One: stock prices are generally forward-looking. What this means is that buyers look at an issue and believe the company can overcome it and move upward.
Two: Setbacks are seen as opportunities. Investors look at price to earnings and past performance and make an assumption based on patterns. Dips are always followed by surges. Surges are always followed by dips.
Three: the stock market is generally immune to anything other than the shortest-term effects from boycotts. Investors typically look at numbers, not sentiment. Many now use Ai to gauge a good investment, based on numbers and Ai being programmed to ignore "politically incorrect" sentiment.
Four: there will be a "rush" by the left to support Netflix. The initial rush will translate to numbers that can be spun positive. For example, Netflix can claim a 4% increase in subscription rates - while ignoring and failing to report a 9% surge in cancellation rates. "Good media! See? We're succeeding!"
So, compare to the launch of Veilguard. "Best ever" "largest engagement in EA history" "most wishlisted" "top Steam seller" "highest hours played after initial release in Bioware history" etc., etc. None of those translate to success; they are spun figures twisted to sound good.

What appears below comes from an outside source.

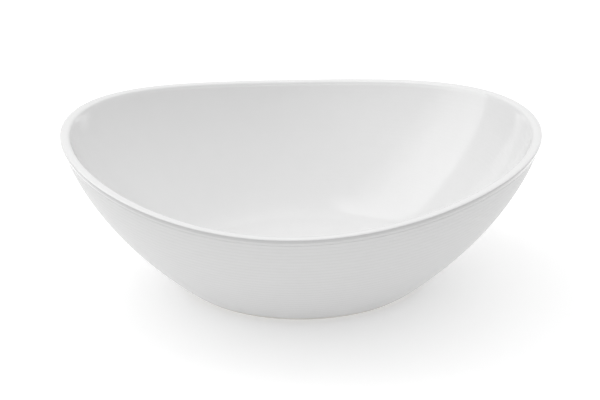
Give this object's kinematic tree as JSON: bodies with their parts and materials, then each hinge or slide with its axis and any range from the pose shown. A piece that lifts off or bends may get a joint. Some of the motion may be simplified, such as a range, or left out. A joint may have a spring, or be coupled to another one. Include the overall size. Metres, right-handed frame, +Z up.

Remember Bud Light? The media immediately called the boycott a failure. But the fallout from the boycott has had lasting impact not only against Anheuser Busch, but still resounding throughout the beer industry. Bud Lights share has fallen by HALF (from over 16% to less than 8%). They are no longer the king. Even a 3% market move is huge. What we did to Bud Light is catastrophic.
Do not sub to Netflix. For any reason. Do not give those who want you dead any money. Not only do you fund activities against us, but also indirectly fund child trafficking, sacrifice, and torture. Do we really want to pay for that?
Of course it has. Normies don't care.